Scripts that build objects

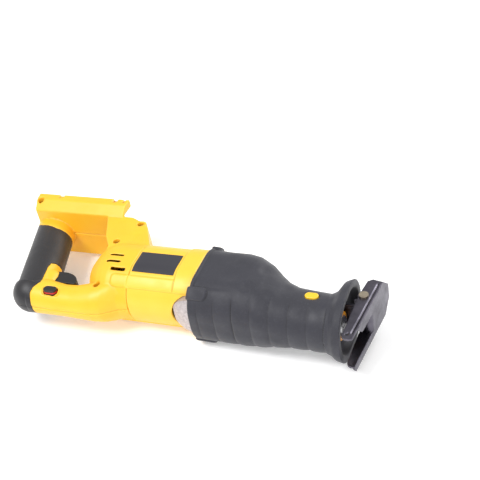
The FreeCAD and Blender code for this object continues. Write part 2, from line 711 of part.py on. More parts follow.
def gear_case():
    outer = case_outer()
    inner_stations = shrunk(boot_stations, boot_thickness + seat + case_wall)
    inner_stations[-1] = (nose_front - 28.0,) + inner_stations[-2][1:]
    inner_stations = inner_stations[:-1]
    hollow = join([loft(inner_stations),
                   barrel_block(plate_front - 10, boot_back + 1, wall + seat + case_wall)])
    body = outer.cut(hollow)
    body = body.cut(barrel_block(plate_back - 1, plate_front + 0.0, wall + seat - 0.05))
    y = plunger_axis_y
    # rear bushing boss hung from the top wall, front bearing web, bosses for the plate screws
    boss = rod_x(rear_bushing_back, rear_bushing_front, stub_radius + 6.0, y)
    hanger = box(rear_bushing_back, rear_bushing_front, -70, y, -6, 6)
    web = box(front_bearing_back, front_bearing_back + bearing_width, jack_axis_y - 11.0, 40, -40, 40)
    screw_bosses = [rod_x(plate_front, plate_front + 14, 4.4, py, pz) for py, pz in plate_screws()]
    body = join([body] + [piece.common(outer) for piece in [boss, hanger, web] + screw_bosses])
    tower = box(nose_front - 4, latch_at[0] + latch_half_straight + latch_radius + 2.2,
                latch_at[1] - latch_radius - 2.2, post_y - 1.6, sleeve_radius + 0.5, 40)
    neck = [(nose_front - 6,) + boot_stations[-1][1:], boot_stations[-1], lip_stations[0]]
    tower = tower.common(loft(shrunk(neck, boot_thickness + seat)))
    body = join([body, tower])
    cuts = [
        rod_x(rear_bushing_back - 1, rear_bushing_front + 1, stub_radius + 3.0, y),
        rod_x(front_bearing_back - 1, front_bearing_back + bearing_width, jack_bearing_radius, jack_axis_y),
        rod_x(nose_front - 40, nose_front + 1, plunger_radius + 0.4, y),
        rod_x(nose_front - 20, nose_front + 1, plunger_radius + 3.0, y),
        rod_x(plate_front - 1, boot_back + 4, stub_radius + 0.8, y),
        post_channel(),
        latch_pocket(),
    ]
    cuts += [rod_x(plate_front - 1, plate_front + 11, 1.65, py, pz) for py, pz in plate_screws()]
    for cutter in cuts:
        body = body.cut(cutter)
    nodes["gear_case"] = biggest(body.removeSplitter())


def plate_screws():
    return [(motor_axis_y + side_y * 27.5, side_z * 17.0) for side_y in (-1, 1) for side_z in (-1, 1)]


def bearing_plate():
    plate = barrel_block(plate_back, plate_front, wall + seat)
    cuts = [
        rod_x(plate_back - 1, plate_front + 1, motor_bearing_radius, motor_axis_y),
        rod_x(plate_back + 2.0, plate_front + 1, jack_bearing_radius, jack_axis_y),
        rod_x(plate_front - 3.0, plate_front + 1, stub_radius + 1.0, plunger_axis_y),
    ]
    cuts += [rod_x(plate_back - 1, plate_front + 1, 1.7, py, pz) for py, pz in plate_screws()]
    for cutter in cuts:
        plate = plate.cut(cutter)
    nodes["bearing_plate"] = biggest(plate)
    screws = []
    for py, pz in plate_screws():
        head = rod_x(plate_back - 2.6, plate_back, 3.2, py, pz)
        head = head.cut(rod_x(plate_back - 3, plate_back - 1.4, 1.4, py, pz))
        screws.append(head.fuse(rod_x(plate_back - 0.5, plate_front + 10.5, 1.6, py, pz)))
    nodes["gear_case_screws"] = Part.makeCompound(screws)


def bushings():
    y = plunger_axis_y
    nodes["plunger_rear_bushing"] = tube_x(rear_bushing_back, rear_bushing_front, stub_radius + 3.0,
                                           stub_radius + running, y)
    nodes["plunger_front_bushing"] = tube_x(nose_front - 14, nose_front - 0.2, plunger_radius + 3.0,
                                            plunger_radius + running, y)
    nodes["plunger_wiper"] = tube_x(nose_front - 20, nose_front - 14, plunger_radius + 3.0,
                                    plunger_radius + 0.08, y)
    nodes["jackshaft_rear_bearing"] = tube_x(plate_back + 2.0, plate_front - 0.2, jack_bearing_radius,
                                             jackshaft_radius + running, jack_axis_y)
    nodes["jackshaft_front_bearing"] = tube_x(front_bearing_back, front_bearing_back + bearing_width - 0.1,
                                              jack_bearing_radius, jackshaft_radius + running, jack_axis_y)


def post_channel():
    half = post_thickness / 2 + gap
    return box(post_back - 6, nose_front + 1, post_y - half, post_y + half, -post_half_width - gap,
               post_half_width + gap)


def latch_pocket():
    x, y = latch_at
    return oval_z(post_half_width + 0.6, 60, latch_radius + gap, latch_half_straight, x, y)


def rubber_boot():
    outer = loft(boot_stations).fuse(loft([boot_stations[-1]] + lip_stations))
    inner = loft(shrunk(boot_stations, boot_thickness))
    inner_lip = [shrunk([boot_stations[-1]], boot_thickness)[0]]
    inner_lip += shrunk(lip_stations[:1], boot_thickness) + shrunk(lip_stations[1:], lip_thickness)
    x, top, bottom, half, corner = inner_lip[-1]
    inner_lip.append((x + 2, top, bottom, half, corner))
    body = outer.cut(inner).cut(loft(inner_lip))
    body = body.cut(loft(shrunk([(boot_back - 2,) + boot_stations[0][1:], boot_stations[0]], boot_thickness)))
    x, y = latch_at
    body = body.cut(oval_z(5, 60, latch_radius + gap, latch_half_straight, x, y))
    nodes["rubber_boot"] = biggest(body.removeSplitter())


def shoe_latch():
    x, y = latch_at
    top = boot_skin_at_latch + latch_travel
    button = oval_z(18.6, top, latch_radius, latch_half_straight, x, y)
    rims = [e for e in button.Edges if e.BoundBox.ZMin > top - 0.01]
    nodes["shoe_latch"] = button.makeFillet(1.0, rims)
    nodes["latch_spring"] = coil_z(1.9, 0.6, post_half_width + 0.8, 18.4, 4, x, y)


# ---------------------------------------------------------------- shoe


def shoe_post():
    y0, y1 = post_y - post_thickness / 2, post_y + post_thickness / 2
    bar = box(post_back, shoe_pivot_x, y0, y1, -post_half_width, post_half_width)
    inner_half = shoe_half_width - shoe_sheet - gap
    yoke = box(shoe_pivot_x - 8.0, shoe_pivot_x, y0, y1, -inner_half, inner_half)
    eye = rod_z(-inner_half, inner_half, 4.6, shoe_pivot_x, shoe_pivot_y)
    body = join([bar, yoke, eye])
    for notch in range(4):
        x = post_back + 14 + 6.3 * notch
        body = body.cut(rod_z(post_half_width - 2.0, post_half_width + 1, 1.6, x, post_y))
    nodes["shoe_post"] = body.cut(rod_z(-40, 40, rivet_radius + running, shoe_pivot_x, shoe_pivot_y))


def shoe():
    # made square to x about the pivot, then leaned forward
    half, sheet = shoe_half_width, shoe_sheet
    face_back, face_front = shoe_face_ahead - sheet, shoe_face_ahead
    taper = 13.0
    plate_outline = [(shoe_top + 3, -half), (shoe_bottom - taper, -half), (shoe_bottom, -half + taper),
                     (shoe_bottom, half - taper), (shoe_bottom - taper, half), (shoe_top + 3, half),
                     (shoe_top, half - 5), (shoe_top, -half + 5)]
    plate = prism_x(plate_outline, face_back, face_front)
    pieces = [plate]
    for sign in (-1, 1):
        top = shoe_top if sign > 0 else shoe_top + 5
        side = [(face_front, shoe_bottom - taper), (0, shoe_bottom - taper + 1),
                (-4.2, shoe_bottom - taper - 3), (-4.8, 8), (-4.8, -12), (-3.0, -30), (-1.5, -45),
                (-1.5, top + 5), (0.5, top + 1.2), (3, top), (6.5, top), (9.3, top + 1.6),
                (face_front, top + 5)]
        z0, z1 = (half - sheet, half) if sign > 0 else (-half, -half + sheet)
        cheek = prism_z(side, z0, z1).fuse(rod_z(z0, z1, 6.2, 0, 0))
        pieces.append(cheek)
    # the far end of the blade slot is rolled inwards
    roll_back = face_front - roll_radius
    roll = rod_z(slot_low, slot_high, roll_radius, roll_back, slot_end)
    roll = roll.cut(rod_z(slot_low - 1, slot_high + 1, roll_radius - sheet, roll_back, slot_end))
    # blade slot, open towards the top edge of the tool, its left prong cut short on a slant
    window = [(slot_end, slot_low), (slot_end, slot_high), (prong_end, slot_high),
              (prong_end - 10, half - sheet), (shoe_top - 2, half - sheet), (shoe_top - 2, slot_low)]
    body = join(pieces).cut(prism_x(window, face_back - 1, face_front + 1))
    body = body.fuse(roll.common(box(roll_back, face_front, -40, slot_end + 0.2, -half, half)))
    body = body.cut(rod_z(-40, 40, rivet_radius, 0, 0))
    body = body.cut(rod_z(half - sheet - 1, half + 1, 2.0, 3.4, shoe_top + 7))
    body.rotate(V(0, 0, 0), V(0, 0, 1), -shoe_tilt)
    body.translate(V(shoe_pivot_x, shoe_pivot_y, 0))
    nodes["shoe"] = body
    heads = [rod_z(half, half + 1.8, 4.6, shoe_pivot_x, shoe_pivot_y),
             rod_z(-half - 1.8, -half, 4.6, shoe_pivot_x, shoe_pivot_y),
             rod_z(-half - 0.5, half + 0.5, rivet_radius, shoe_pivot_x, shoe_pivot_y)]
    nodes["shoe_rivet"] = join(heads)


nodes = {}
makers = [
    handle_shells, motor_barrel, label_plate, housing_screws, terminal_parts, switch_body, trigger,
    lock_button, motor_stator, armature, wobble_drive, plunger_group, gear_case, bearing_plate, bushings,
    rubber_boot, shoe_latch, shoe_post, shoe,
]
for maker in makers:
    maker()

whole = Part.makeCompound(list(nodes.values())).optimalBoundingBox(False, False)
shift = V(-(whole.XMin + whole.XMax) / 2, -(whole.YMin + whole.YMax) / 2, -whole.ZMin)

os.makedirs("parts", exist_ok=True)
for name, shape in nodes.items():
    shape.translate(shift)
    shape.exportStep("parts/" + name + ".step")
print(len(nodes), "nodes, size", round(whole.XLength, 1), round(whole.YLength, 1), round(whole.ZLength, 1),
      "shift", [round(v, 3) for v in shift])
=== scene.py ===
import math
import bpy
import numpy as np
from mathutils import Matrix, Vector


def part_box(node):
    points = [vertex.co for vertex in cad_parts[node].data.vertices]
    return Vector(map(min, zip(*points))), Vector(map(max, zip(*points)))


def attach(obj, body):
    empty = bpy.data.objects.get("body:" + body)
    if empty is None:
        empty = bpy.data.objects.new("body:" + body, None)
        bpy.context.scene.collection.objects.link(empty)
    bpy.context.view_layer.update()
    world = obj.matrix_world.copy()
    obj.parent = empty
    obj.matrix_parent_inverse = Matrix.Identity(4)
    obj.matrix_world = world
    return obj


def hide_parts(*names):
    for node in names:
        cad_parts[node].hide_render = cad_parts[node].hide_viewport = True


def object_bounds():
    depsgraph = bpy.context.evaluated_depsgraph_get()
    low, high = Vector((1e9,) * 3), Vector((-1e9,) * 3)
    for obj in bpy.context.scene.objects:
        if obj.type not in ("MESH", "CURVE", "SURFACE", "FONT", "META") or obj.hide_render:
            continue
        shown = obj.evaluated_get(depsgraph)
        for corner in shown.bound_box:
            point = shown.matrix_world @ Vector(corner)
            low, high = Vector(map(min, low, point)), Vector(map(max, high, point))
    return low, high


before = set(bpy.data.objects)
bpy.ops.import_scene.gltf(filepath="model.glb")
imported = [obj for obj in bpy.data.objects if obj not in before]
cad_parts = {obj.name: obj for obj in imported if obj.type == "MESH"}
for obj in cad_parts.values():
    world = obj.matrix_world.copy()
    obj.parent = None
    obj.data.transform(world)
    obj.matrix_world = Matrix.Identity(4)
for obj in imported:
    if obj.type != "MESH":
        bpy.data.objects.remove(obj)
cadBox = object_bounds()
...
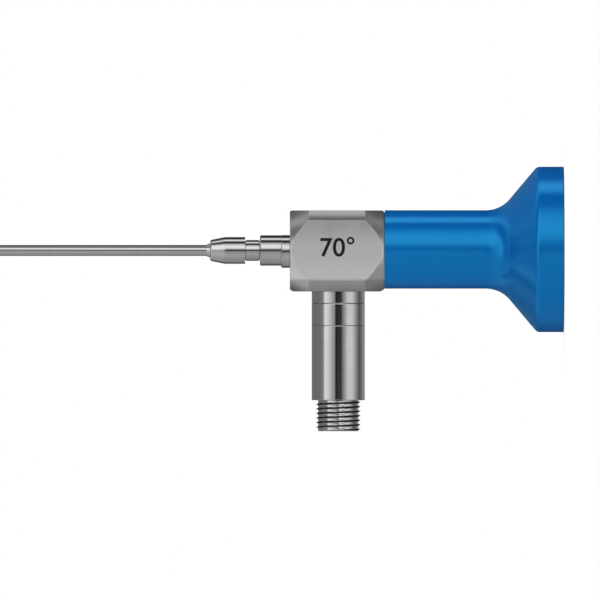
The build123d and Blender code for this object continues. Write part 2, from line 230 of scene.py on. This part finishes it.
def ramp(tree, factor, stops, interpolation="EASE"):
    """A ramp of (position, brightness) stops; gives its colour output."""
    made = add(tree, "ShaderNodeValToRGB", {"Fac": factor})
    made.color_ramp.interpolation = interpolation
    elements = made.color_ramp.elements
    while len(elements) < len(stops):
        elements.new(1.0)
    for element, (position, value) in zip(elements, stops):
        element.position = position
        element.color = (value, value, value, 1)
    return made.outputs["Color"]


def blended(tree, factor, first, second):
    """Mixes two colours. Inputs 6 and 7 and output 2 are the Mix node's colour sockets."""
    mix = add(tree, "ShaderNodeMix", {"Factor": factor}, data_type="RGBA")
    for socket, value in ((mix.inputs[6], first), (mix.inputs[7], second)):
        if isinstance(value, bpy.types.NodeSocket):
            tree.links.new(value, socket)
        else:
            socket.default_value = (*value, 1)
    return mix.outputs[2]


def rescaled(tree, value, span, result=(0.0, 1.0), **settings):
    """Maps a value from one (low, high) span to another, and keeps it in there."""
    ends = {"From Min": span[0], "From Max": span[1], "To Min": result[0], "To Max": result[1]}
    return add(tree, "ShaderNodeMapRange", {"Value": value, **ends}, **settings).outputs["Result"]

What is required
Pick out each line in the material containing "this".

Exercise solution
The FreeCAD and Blender code for this object continues. Write part 2, from line 711 of part.py on. More parts follow.
The build123d and Blender code for this object continues. Write part 2, from line 230 of scene.py on. This part finishes it.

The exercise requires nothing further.